- _EXERCISE TASK_
Transcribe only part of the material below: the lines from the one containing "extrude(amount=battery_base - cap_inset" through the one containing "from mathutils.geometry import", inclusive, exactly as written.

******************************

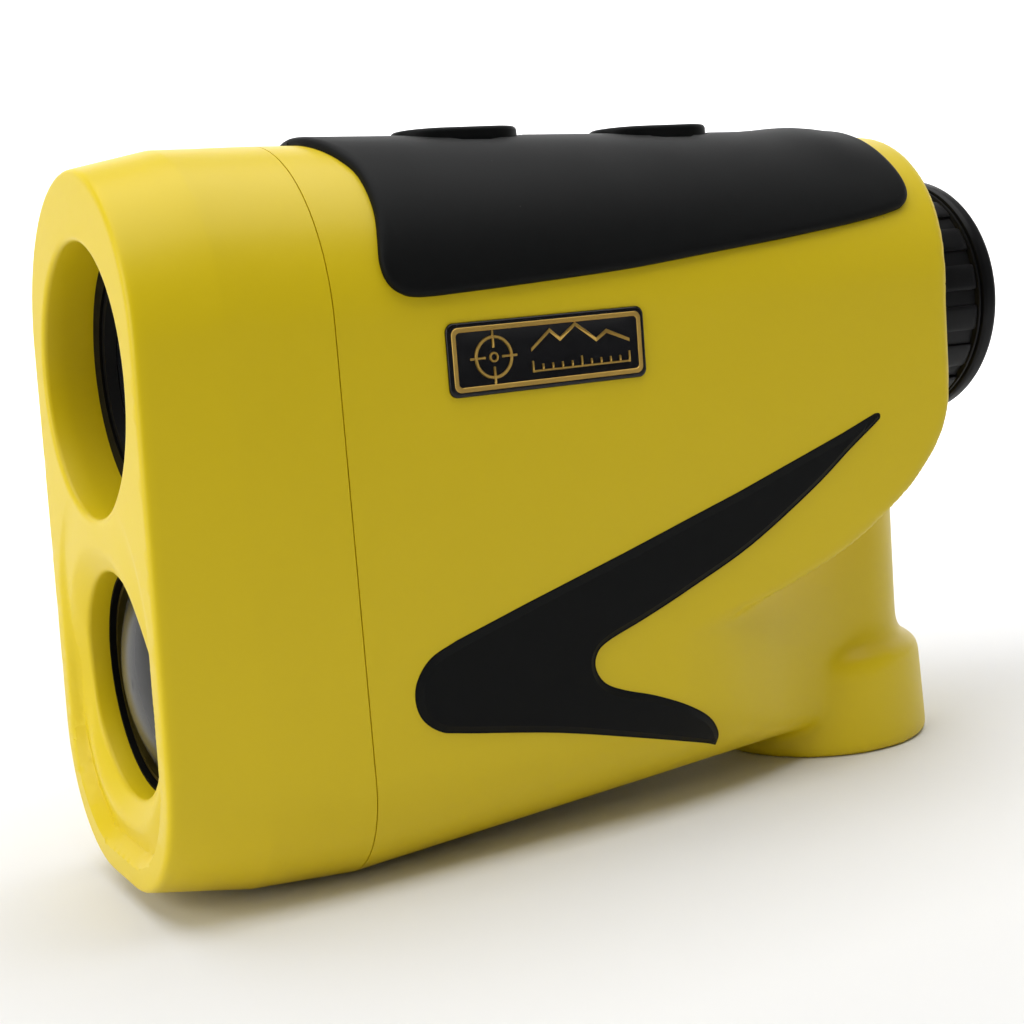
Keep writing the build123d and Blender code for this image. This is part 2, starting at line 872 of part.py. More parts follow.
with BuildPart() as detector:
    with BuildSketch(cross_plane(24.6)):
        with Locations((0, receiver_height)):
            Circle(4.1)
    extrude(amount=-2.6)
    with BuildSketch(cross_plane(27.2)):
        with Locations((0, receiver_height)):
            Circle(4.25)
    extrude(amount=-0.8)
detector.part.label = "detector"
export_step(detector.part, "parts/detector.step")

with BuildPart() as detector_board:
    with BuildSketch(cross_plane(28.0)):
        with Locations((0, receiver_height)):
            Rectangle(20, 20)
    extrude(amount=-1.2)
detector_board.part.label = "detector_board"
export_step(detector_board.part, "parts/detector_board.step")

# ================================================================ eyepiece
with BuildPart() as ocular_tube:
    add(
        turned(
            sight_height,
            (
                (tube_start, ocular_tube_bore),
                (tube_start, ocular_tube_radius),
                (rear_station - wall - 1.2, ocular_tube_radius),
                (rear_station - wall - 1.2, ocular_flange_radius),
                (rear_station - wall, ocular_flange_radius),
                (rear_station - wall, ocular_tube_radius),
                (rear_station + 4.8, ocular_tube_radius),
                (rear_station + 4.8, ocular_tube_bore),
            ),
        )
    )
    revolve(axis=sight_axis)
ocular_tube.part.label = "ocular_tube"
export_step(ocular_tube.part, "parts/ocular_tube.step")

with BuildPart() as ring_washer:
    with BuildSketch(cross_plane(rear_station)):
        with Locations((0, sight_height)):
            Circle(13.9)
            Circle(ocular_tube_radius + seat_gap, mode=Mode.SUBTRACT)
    extrude(amount=-0.25)
ring_washer.part.label = "ring_washer"
export_step(ring_washer.part, "parts/ring_washer.step")

with BuildPart() as diopter_ring:
    with BuildSketch(cross_plane(rear_station + ring_gap)):
        with Locations((0, sight_height)):
            Circle(fluted_radius)
    extrude(amount=rear_station + ring_gap - cup_start)
    with BuildSketch(cross_plane(rear_station + ring_gap + 0.7)):
        with Locations((0, sight_height)):
            with PolarLocations(fluted_radius + 0.4, flute_count):
                SlotOverall(3.0, 1.8, rotation=90)
    extrude(amount=rear_station + ring_gap + 1.4 - cup_start, mode=Mode.SUBTRACT)
    with BuildSketch(cross_plane(rear_station)):
        with Locations((0, sight_height)):
            Circle(ocular_tube_radius + slide_gap)
    extrude(amount=-8, mode=Mode.SUBTRACT)
diopter_ring.part.label = "diopter_ring"
export_step(diopter_ring.part, "parts/diopter_ring.step")

with BuildPart() as eyecup:
    add(
        turned(
            sight_height,
            (
                (cup_start, 9.9),
                (cup_start, eyecup_radius - 0.4),
                (cup_start + 0.4, eyecup_radius),
                (overall_length - 0.6, eyecup_radius),
                (overall_length, eyecup_radius - 0.8),
                (overall_length, 13.0),
                (overall_length - 1.7, 9.9),
            ),
        )
    )
    revolve(axis=sight_axis)
eyecup.part.label = "eyecup"
export_step(eyecup.part, "parts/eyecup.step")

with BuildPart() as ocular_cell:
    add(
        turned(
            sight_height,
            (
                (cell_start, 8.6),
                (cell_start, ocular_cell_radius),
                (cell_start + 17.6, ocular_cell_radius),
                (cell_start + 17.6, 9.4),
                (cell_start + 1.2, 9.4),
                (cell_start + 1.2, 8.6),
            ),
        )
    )
    revolve(axis=sight_axis)
ocular_cell.part.label = "ocular_cell"
export_step(ocular_cell.part, "parts/ocular_cell.step")

with BuildPart() as field_lens:
    add(lens_half(sight_height, 9.35, *(cell_start + d for d in (2.2, 1.4, 4.2, 5.2))))
    revolve(axis=sight_axis)
field_lens.part.label = "field_lens"
export_step(field_lens.part, "parts/field_lens.step")

with BuildPart() as ocular_spacer:
    with BuildSketch(cross_plane(cell_start + 4.35)):
        with Locations((0, sight_height)):
            Circle(9.35)
            Circle(8.7, mode=Mode.SUBTRACT)
    extrude(amount=-8.25)
ocular_spacer.part.label = "ocular_spacer"
export_step(ocular_spacer.part, "parts/ocular_spacer.step")

with BuildPart() as eye_lens:
    add(lens_half(sight_height, 9.35, *(cell_start + d for d in (12.8, 11.6, 15.2, 16.6))))
    revolve(axis=sight_axis)
eye_lens.part.label = "eye_lens"
export_step(eye_lens.part, "parts/eye_lens.step")

with BuildPart() as ocular_retainer:
    with BuildSketch(cross_plane(cell_start + 15.5)):
        with Locations((0, sight_height)):
            Circle(9.38)
            Circle(8.5, mode=Mode.SUBTRACT)
    extrude(amount=-1.5)
ocular_retainer.part.label = "ocular_retainer"
export_step(ocular_retainer.part, "parts/ocular_retainer.step")

# ================================================================ controls
with BuildPart() as button_board:
    with BuildSketch(Plane.XY.offset(board_base)):
        with Locations((0, y_at(58.6))):
            Rectangle(15, 41)
    extrude(amount=board_thickness)
button_board.part.label = "button_board"
export_step(button_board.part, "parts/button_board.step")

with BuildPart() as key_switches:
    for station in button_stations:
        with BuildSketch(Plane.XY.offset(board_base + board_thickness)):
            with Locations((0, y_at(station))):
                Rectangle(6, 6)
        extrude(amount=switch_height)
        with BuildSketch(Plane.XY.offset(board_base + board_thickness)):
            with Locations((0, y_at(station))):
                Rectangle(7.6, 4.2)
        extrude(amount=0.4)
        with BuildSketch(Plane.XY.offset(board_base + board_thickness + 1.9)):
            with Locations((0, y_at(station))):
                Circle(plunger_radius + slide_gap + 0.05)
        extrude(amount=4, mode=Mode.SUBTRACT)
key_switches.part.label = "key_switches"
export_step(key_switches.part, "parts/key_switches.step")

plunger_base = board_base + board_thickness + 1.9 + button_travel + 0.1
plunger_top = board_base + board_thickness + switch_height + 1.0

with BuildPart() as power_plunger:
    with BuildSketch(Plane.XY.offset(plunger_base)):
        with Locations((0, y_at(button_stations[0]))):
            Circle(plunger_radius)
    extrude(amount=plunger_top - plunger_base)
power_plunger.part.label = "power_plunger"
export_step(power_plunger.part, "parts/power_plunger.step")

with BuildPart() as mode_plunger:
    with BuildSketch(Plane.XY.offset(plunger_base)):
        with Locations((0, y_at(button_stations[1]))):
            Circle(plunger_radius)
    extrude(amount=plunger_top - plunger_base)
mode_plunger.part.label = "mode_plunger"
export_step(mode_plunger.part, "parts/mode_plunger.step")

power_roof = body_top(button_stations[0])
power_flange = power_roof - pocket_depth - slide_gap

with BuildPart() as power_button:
    with BuildSketch(Plane.XY.offset(power_flange)):
        with Locations((0, y_at(button_stations[0]))):
            SlotOverall(button_length, button_width, rotation=90)
    extrude(amount=power_roof + pad_proud + button_proud - power_flange)
    fillet(power_button.faces().sort_by(Axis.Z)[-1].edges(), radius=0.5)
    with BuildSketch(Plane.XY.offset(power_flange)):
        with Locations((0, y_at(button_stations[0]))):
            SlotOverall(button_length + 2 * flange_lip, button_width + 2 * flange_lip, rotation=90)
    extrude(amount=-0.8)
    with BuildSketch(Plane.XY.offset(plunger_top)):
        with Locations((0, y_at(button_stations[0]))):
            Circle(1.8)
    extrude(amount=power_flange - plunger_top)
power_button.part.label = "power_button"
export_step(power_button.part, "parts/power_button.step")

mode_roof = body_top(button_stations[1])
mode_flange = mode_roof - pocket_depth - slide_gap

with BuildPart() as mode_button:
    with BuildSketch(Plane.XY.offset(mode_flange)):
        with Locations((0, y_at(button_stations[1]))):
            SlotOverall(button_length, button_width, rotation=90)
    extrude(amount=mode_roof + pad_proud + button_proud - mode_flange)
    fillet(mode_button.faces().sort_by(Axis.Z)[-1].edges(), radius=0.5)
    with BuildSketch(Plane.XY.offset(mode_flange)):
        with Locations((0, y_at(button_stations[1]))):
            SlotOverall(button_length + 2 * flange_lip, button_width + 2 * flange_lip, rotation=90)
    extrude(amount=-0.8)
    with BuildSketch(Plane.XY.offset(plunger_top)):
        with Locations((0, y_at(button_stations[1]))):
            Circle(1.8)
    extrude(amount=mode_flange - plunger_top)
mode_button.part.label = "mode_button"
export_step(mode_button.part, "parts/mode_button.step")

# ================================================================ electronics
with BuildPart() as main_board:
    with BuildSketch(Plane.YZ.offset(-0.8)):
        with Locations((y_at(45.3), 21.5)):
            Rectangle(17.6, 31)
    extrude(amount=1.6)
main_board.part.label = "main_board"
export_step(main_board.part, "parts/main_board.step")

with BuildPart() as board_chips:
    with BuildSketch(Plane.YZ.offset(0.8)):
        with Locations((y_at(44.5), 27.0)):
            Rectangle(7, 7)
        with Locations((y_at(49.5), 14.0), (y_at(41.0), 14.5)):
            Rectangle(4, 5)
        with GridLocations(2.4, 2.6, 5, 1) as passives:
            with Locations((y_at(45.3), 33.8)):
                Rectangle(1.0, 1.6)
    extrude(amount=1.0)
board_chips.part.label = "board_chips"
export_step(board_chips.part, "parts/board_chips.step")

with BuildPart() as pulse_capacitor:
    with BuildSketch(Plane.XY.offset(10)):
        with Locations((-4.2, y_at(45.0))):
            Circle(3.2)
    extrude(amount=12)
pulse_capacitor.part.label = "pulse_capacitor"
export_step(pulse_capacitor.part, "parts/pulse_capacitor.step")

# ================================================================ battery and cap
with BuildPart() as battery_liner:
    with BuildSketch(Plane.XY.offset(thread_top + 0.4)):
        with Locations((0, y_at(grip_station))):
            Circle(liner_radius)
    extrude(amount=liner_top - thread_top - 0.4)
    with BuildSketch(Plane.XY.offset(thread_top + 0.4)):
        with Locations((0, y_at(grip_station))):
            Circle(battery_radius + 0.4)
    extrude(amount=liner_top - thread_top - 1.6, mode=Mode.SUBTRACT)
battery_liner.part.label = "battery_liner"
export_step(battery_liner.part, "parts/battery_liner.step")

with BuildPart() as battery:
    with BuildSketch(Plane.XY.offset(battery_base)):
        with Locations((0, y_at(grip_station))):
            Circle(battery_radius)
    extrude(amount=battery_length - 1.0)
    fillet(battery.edges().filter_by(GeomType.CIRCLE), radius=0.6)
    with BuildSketch(Plane.XY.offset(battery_base + battery_length - 1.2)):
        with Locations((0, y_at(grip_station))):
            Circle(3.0)
    extrude(amount=1.2)
battery.part.label = "battery"
export_step(battery.part, "parts/battery.step")

with BuildPart() as top_contact:
    with BuildSketch(Plane.XY.offset(battery_base + battery_length)):
        with Locations((0, y_at(grip_station))):
            Circle(4.5)
    extrude(amount=0.5)
    with BuildSketch(Plane.XY.offset(battery_base + battery_length + 0.5)):
        with Locations((0, y_at(grip_station))):
            Circle(1.2)
    extrude(amount=liner_top - 1.2 - battery_base - battery_length - 0.5)
top_contact.part.label = "top_contact"
export_step(top_contact.part, "parts/top_contact.step")

with BuildPart() as battery_cap:
    with BuildSketch(Plane.XY.offset(cap_inset)):
        with Locations((0, y_at(grip_station))):
            Circle(cap_radius)
    extrude(amount=cap_thickness)
    chamfer(battery_cap.edges().group_by(Axis.Z)[0], length=0.4)
    with BuildSketch(Plane.XY.offset(cap_inset + cap_thickness)):
        with Locations((0, y_at(grip_station))):
            Circle(thread_radius - slide_gap)
            Circle(battery_radius + 0.5, mode=Mode.SUBTRACT)
    extrude(amount=thread_top - 0.8 - cap_inset - cap_thickness)
    # Groove for the seal.
    with BuildSketch(Plane.XY.offset(3.2)):
        with Locations((0, y_at(grip_station))):
            Circle(thread_radius)
            Circle(thread_radius - 0.9, mode=Mode.SUBTRACT)
    extrude(amount=1.0, mode=Mode.SUBTRACT)
    # Coin slot.
    with BuildSketch(Plane.XY):
        with Locations((0, y_at(grip_station))):
            SlotOverall(15, 1.8)
    extrude(amount=cap_inset + 1.1, mode=Mode.SUBTRACT)
battery_cap.part.label = "battery_cap"
export_step(battery_cap.part, "parts/battery_cap.step")

with BuildPart() as cap_seal:
    with BuildSketch(Plane.XY.offset(3.2)):
        with Locations((0, y_at(grip_station))):
            Circle(thread_radius - 0.06)
            Circle(thread_radius - 0.9, mode=Mode.SUBTRACT)
    extrude(amount=1.0)
cap_seal.part.label = "cap_seal"
export_step(cap_seal.part, "parts/cap_seal.step")

with BuildPart() as cap_contact:
    with BuildSketch(Plane.XY.offset(cap_inset + cap_thickness + 0.15)):
        with Locations((0, y_at(grip_station))):
            Circle(battery_radius - 0.4)
    extrude(amount=0.5)
    with BuildSketch(Plane.XY.offset(cap_inset + cap_thickness + 0.15)):
        with Locations((0, y_at(grip_station))):
            Circle(3.6)
            Circle(2.8, mode=Mode.SUBTRACT)
    extrude(amount=battery_base - cap_inset - cap_thickness - 0.25)
cap_contact.part.label = "cap_contact"
export_step(cap_contact.part, "parts/cap_contact.step")
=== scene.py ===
"""Looks of a handheld laser rangefinder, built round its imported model.

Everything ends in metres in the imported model's frame: +Z up, -Y is where the instrument looks and
+X is its left side. Shapes are worked out in millimetres, with lengthwise places given as stations
counted back from the foremost point, and are turned into metres when a mesh is made.
"""

import math

import bmesh
import bpy
import numpy as np
from mathutils import Matrix, Vector
from mathutils.bvhtree import BVHTree
from mathutils.geometry import delaunay_2d_cdt


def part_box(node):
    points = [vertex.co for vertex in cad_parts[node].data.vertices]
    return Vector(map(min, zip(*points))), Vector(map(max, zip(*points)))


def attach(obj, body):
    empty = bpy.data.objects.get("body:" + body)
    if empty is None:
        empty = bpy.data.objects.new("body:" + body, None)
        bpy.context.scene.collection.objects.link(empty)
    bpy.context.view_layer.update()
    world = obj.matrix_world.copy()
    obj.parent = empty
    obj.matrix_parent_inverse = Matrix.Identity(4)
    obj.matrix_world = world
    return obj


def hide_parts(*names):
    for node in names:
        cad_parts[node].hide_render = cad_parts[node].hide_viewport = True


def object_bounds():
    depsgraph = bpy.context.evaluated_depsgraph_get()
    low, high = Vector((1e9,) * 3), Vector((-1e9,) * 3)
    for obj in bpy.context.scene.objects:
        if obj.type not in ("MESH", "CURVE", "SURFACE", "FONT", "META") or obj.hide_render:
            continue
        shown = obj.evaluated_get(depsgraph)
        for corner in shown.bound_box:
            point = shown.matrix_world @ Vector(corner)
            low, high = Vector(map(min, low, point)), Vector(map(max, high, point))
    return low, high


bl_info = {
    "name": "Laser Rangefinder",
    "version": (1, 0, 0),
    "blender": (4, 5, 0),
    "location": "3D View > Sidebar > Rangefinder",
    "description": "Painted housing, rubber, badge, eyepiece and studio for a packed rangefinder",
    "category": "Object",
}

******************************

- _PROBLEM SOLUTION_
    extrude(amount=battery_base - cap_inset - cap_thickness - 0.25)
cap_contact.part.label = "cap_contact"
export_step(cap_contact.part, "parts/cap_contact.step")
=== scene.py ===
"""Looks of a handheld laser rangefinder, built round its imported model.

Everything ends in metres in the imported model's frame: +Z up, -Y is where the instrument looks and
+X is its left side. Shapes are worked out in millimetres, with lengthwise places given as stations
counted back from the foremost point, and are turned into metres when a mesh is made.
"""

import math

import bmesh
import bpy
import numpy as np
from mathutils import Matrix, Vector
from mathutils.bvhtree import BVHTree
from mathutils.geometry import delaunay_2d_cdt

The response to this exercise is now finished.